Reproduce the records below exactly as they appear.

━━ DATASET RECORDS ━━

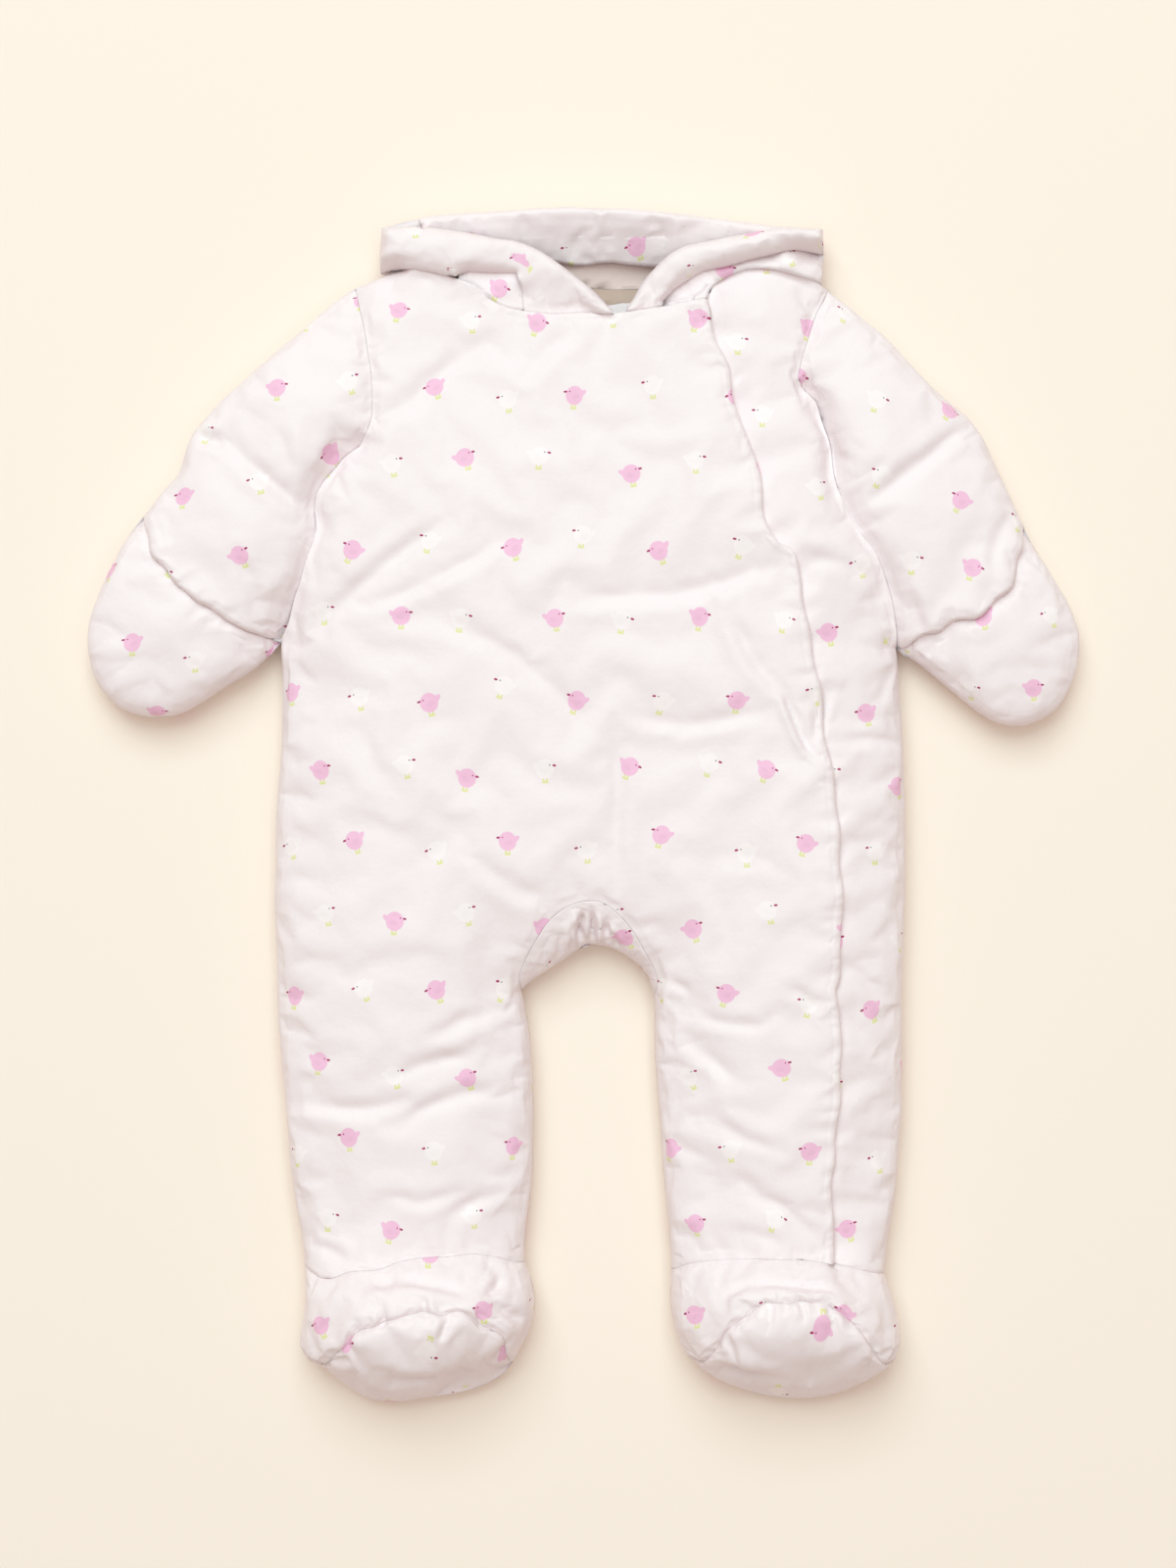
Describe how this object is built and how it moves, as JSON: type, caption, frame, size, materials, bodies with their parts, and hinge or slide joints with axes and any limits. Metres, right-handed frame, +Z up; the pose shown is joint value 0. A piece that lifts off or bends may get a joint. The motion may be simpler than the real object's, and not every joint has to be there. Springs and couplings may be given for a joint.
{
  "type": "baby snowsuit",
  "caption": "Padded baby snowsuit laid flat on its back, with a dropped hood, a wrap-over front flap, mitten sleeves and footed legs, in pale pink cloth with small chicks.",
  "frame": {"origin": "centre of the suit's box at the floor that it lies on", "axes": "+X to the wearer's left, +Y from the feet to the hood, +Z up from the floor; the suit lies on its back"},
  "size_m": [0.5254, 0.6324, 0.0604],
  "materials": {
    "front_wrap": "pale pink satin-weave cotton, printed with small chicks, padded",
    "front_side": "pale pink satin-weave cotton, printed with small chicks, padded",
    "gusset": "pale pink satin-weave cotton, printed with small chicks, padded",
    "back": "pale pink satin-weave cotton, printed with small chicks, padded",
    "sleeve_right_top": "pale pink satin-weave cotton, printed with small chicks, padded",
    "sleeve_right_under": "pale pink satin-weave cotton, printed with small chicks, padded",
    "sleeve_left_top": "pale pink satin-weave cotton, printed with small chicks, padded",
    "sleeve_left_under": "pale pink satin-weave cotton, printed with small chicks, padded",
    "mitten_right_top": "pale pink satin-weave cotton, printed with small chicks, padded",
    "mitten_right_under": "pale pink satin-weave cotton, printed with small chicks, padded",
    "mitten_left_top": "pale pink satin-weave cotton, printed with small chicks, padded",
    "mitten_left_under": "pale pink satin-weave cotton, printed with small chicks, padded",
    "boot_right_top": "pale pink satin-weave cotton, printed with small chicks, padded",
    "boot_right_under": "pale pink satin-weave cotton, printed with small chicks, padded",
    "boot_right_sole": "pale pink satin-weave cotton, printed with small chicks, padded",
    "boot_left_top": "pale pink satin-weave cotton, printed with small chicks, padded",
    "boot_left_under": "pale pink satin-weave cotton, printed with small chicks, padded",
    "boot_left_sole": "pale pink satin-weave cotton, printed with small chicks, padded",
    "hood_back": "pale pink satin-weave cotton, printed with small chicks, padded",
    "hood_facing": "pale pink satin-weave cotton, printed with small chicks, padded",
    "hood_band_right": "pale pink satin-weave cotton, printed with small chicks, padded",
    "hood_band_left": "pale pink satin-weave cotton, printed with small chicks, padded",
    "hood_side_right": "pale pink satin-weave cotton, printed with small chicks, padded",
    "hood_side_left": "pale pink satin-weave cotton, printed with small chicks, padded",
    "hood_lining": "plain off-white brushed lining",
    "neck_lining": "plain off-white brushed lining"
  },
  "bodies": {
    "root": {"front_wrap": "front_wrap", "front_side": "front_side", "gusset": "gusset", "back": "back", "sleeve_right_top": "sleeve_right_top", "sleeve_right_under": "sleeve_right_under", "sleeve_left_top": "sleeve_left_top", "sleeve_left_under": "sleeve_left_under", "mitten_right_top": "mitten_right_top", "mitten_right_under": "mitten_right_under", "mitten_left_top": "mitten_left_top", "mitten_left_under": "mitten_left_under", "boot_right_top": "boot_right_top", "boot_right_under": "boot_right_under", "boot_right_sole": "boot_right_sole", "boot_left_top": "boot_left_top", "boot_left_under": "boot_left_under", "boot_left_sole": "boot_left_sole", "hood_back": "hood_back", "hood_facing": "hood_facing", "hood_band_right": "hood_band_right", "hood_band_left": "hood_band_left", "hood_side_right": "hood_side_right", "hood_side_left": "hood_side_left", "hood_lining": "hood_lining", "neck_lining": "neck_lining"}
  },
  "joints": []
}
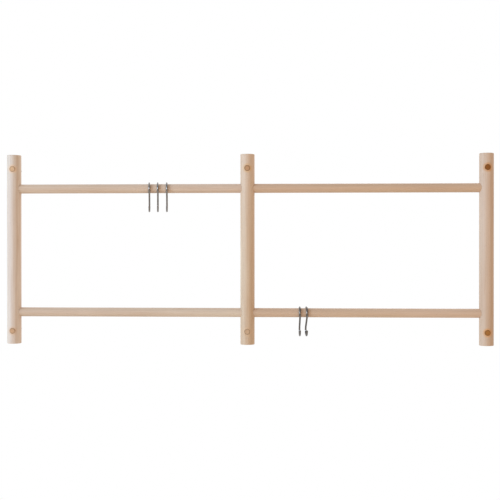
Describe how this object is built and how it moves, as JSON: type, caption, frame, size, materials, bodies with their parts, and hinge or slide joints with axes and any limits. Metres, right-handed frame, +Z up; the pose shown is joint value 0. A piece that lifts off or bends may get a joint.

━━━

THE RESPONSE -
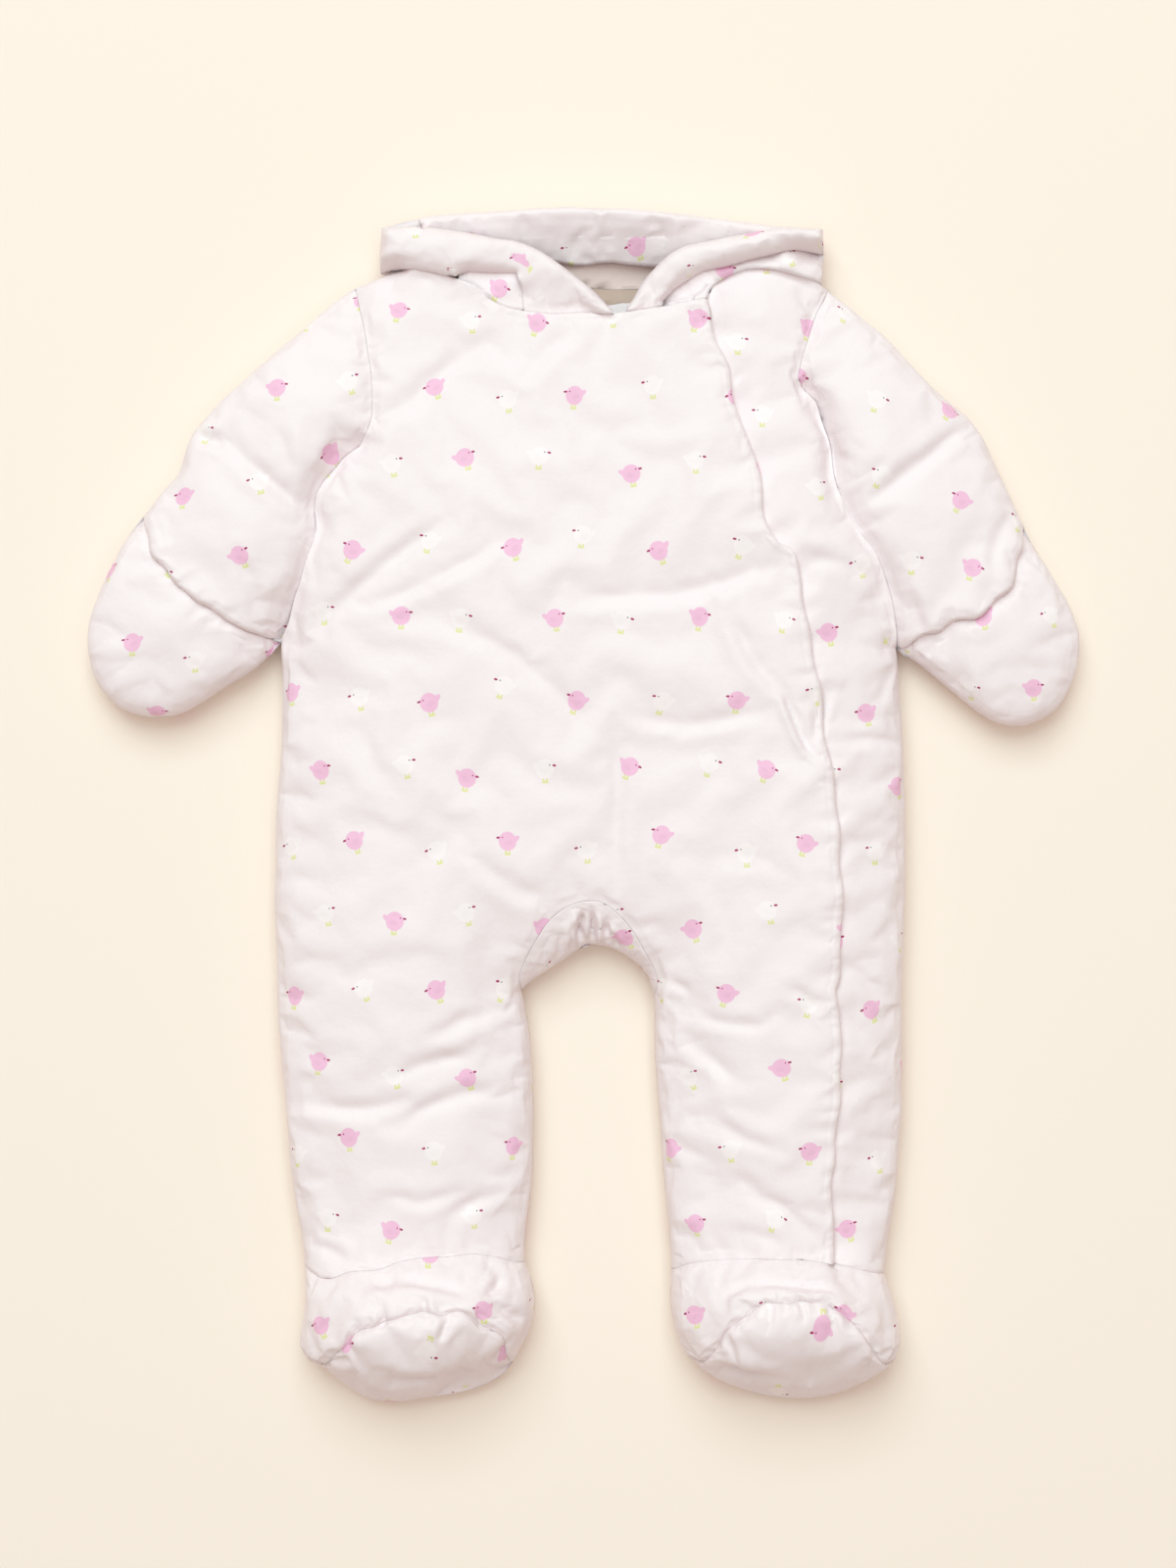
Describe how this object is built and how it moves, as JSON: type, caption, frame, size, materials, bodies with their parts, and hinge or slide joints with axes and any limits. Metres, right-handed frame, +Z up; the pose shown is joint value 0. A piece that lifts off or bends may get a joint. The motion may be simpler than the real object's, and not every joint has to be there. Springs and couplings may be given for a joint.
{
  "type": "baby snowsuit",
  "caption": "Padded baby snowsuit laid flat on its back, with a dropped hood, a wrap-over front flap, mitten sleeves and footed legs, in pale pink cloth with small chicks.",
  "frame": {"origin": "centre of the suit's box at the floor that it lies on", "axes": "+X to the wearer's left, +Y from the feet to the hood, +Z up from the floor; the suit lies on its back"},
  "size_m": [0.5254, 0.6324, 0.0604],
  "materials": {
    "front_wrap": "pale pink satin-weave cotton, printed with small chicks, padded",
    "front_side": "pale pink satin-weave cotton, printed with small chicks, padded",
    "gusset": "pale pink satin-weave cotton, printed with small chicks, padded",
    "back": "pale pink satin-weave cotton, printed with small chicks, padded",
    "sleeve_right_top": "pale pink satin-weave cotton, printed with small chicks, padded",
    "sleeve_right_under": "pale pink satin-weave cotton, printed with small chicks, padded",
    "sleeve_left_top": "pale pink satin-weave cotton, printed with small chicks, padded",
    "sleeve_left_under": "pale pink satin-weave cotton, printed with small chicks, padded",
    "mitten_right_top": "pale pink satin-weave cotton, printed with small chicks, padded",
    "mitten_right_under": "pale pink satin-weave cotton, printed with small chicks, padded",
    "mitten_left_top": "pale pink satin-weave cotton, printed with small chicks, padded",
    "mitten_left_under": "pale pink satin-weave cotton, printed with small chicks, padded",
    "boot_right_top": "pale pink satin-weave cotton, printed with small chicks, padded",
    "boot_right_under": "pale pink satin-weave cotton, printed with small chicks, padded",
    "boot_right_sole": "pale pink satin-weave cotton, printed with small chicks, padded",
    "boot_left_top": "pale pink satin-weave cotton, printed with small chicks, padded",
    "boot_left_under": "pale pink satin-weave cotton, printed with small chicks, padded",
    "boot_left_sole": "pale pink satin-weave cotton, printed with small chicks, padded",
    "hood_back": "pale pink satin-weave cotton, printed with small chicks, padded",
    "hood_facing": "pale pink satin-weave cotton, printed with small chicks, padded",
    "hood_band_right": "pale pink satin-weave cotton, printed with small chicks, padded",
    "hood_band_left": "pale pink satin-weave cotton, printed with small chicks, padded",
    "hood_side_right": "pale pink satin-weave cotton, printed with small chicks, padded",
    "hood_side_left": "pale pink satin-weave cotton, printed with small chicks, padded",
    "hood_lining": "plain off-white brushed lining",
    "neck_lining": "plain off-white brushed lining"
  },
  "bodies": {
    "root": {"front_wrap": "front_wrap", "front_side": "front_side", "gusset": "gusset", "back": "back", "sleeve_right_top": "sleeve_right_top", "sleeve_right_under": "sleeve_right_under", "sleeve_left_top": "sleeve_left_top", "sleeve_left_under": "sleeve_left_under", "mitten_right_top": "mitten_right_top", "mitten_right_under": "mitten_right_under", "mitten_left_top": "mitten_left_top", "mitten_left_under": "mitten_left_under", "boot_right_top": "boot_right_top", "boot_right_under": "boot_right_under", "boot_right_sole": "boot_right_sole", "boot_left_top": "boot_left_top", "boot_left_under": "boot_left_under", "boot_left_sole": "boot_left_sole", "hood_back": "hood_back", "hood_facing": "hood_facing", "hood_band_right": "hood_band_right", "hood_band_left": "hood_band_left", "hood_side_right": "hood_side_right", "hood_side_left": "hood_side_left", "hood_lining": "hood_lining", "neck_lining": "neck_lining"}
  },
  "joints": []
}
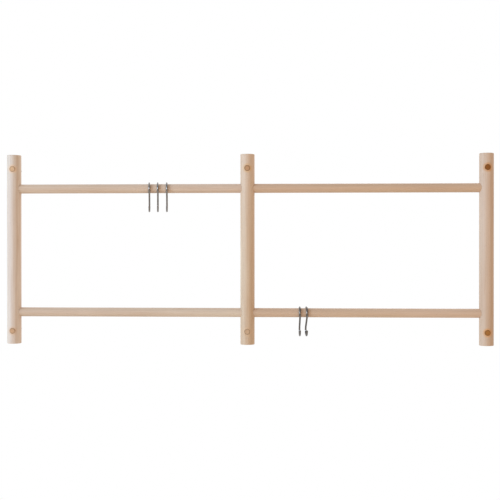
Describe how this object is built and how it moves, as JSON: type, caption, frame, size, materials, bodies with their parts, and hinge or slide joints with axes and any limits. Metres, right-handed frame, +Z up; the pose shown is joint value 0. A piece that lifts off or bends may get a joint.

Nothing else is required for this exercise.